Now if it is wasteful and undesirable to employ two or more probation officers to serve in a territory where one could do the work, and if it is wasteful and undesirable to employ two or more parole officers to serve in a territory where one could do the work, why should we employ in a given area one probation officer to supervise persons on probation, and one or more parole officers to perform practically the same kind of work with respect to persons on parole, provided the work of all these officers could be done equally well by only one officer? In most communities there are not enough parole cases to make it practical to employ a parole officer to deal exclusively with parole cases. In fact, most small places have few, if any, persons on parole at a given time. The local city or county probation officers are already there, and could generally take over such parole cases as require their attention. Except in the few very large centers where there may be enough parole cases to require the entire time of a parole officer, the most rational way, in my judgment, of securing the desirable oversight of those on probation and parole, and of avoiding unnecessary duplication of effort, is to use the local probation officers for both sets of offenders.

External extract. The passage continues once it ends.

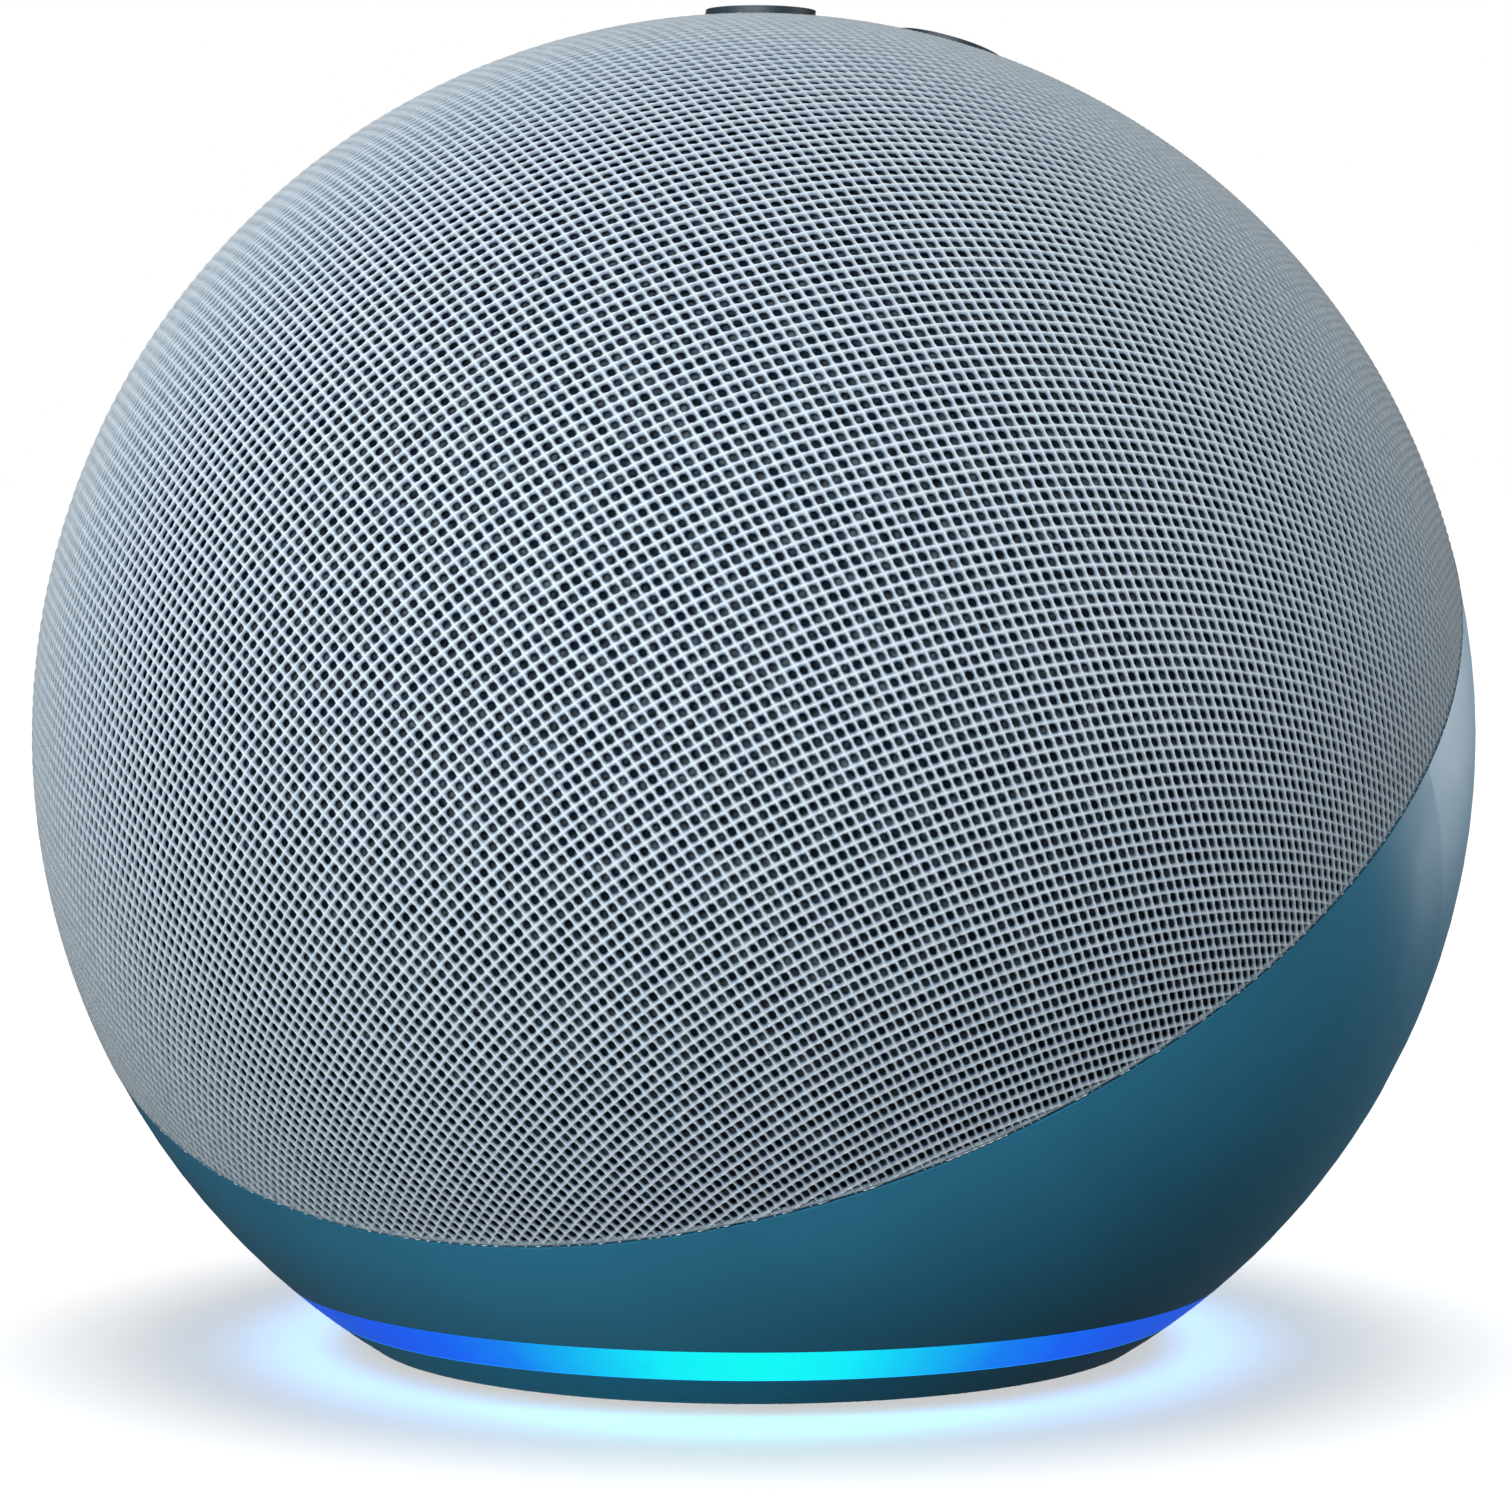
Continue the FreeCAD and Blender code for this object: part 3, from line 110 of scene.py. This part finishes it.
def look(obj, place, target):
    """Puts a camera or lamp in its place, and aims it."""
    obj.location = place
    obj.rotation_euler = (target - place).to_track_quat("-Z", "Y").to_euler()


def camera():
    """The photograph's viewpoint and framing."""
    data = bpy.data.cameras.new("camera")
    made = bpy.data.objects.new("camera", data)
    bpy.context.scene.collection.objects.link(made)
    look(made, CENTRE + direction(FACING, ELEVATION) * BALL_RADIUS * RADII_AWAY, CENTRE)
    data.sensor_width = 36
    data.lens = 119.2
    data.shift_x = 0.0012
    data.shift_y = -0.0138
    data.clip_start = 0.01
    bpy.context.scene.camera = made


def lamp(kind, name, aside, elevation, power, only=None, **shape):
    """A soft lamp a metre away, aimed at the ball, that many degrees to the camera's right.

    It lights one thing only, or all but the floor.
    """
    data = bpy.data.lights.new(name, kind)
    data.energy = power
    for key, value in shape.items():
        setattr(data, key, value)
    made = bpy.data.objects.new(name, data)
    bpy.context.scene.collection.objects.link(made)
    look(made, CENTRE + direction(FACING + aside, elevation), CENTRE)
    lit = bpy.data.collections.new(name + "_lights")
    made.light_linking.receiver_collection = lit
    lit.objects.link(bpy.data.objects[only or "floor"])
    lit.collection_objects[0].light_linking.link_state = "INCLUDE" if only else "EXCLUDE"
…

Let me summarize very briefly some of the facts already stated, and point out also one or two additional reasons why such a union seems wise. You will recall that we agreed (1) that the purposes and methods of the probationary and parole supervision are similar; (2) that the same qualifications are needed in parole officers as in probation officers; (3) that the use of local officers for parole work would secure closer and more helpful oversight of those on parole; and (4) that such a combination would avoid unnecessary travel and duplication of work and would be a source of economy. In addition (5) both probation and parole officers often deal with the same persons. An offender who at one time comes before a court to be investigated by a probation officer, or who is placed by the court under the care of the probation officer, may at another time be on parole. Furthermore, other members of his family may at times be on probation or parole. (6) It is to the advantage of the local community to have an offender who is on parole in its midst, properly supervised by a local officer. (I have not time to discuss by whom these local probation-parole officers should be appointed and paid; but since local social conditions have usually contributed to the delinquency which has resulted in the commitment of offenders to institutions and so made them subjects for parole, and since they have been sentenced by local courts, it seems as proper that the local community, if deemed necessary, should furnish the parole officer, as that it should provide its own judge or probation officer.)

This plan of doubling up these two lines of work implies of course that there shall be an adequate number of probation officers, and that they shall be of the right sort. It is probable, however, that the increased importance of the officers, and the increased amount of work, which would result from such a change, would tend to secure the appointment of a more nearly adequate number of officers. Such a plan need not of necessity make any change in the matter of reports by the parole officers, to those in authority, or in the control over the parole officers.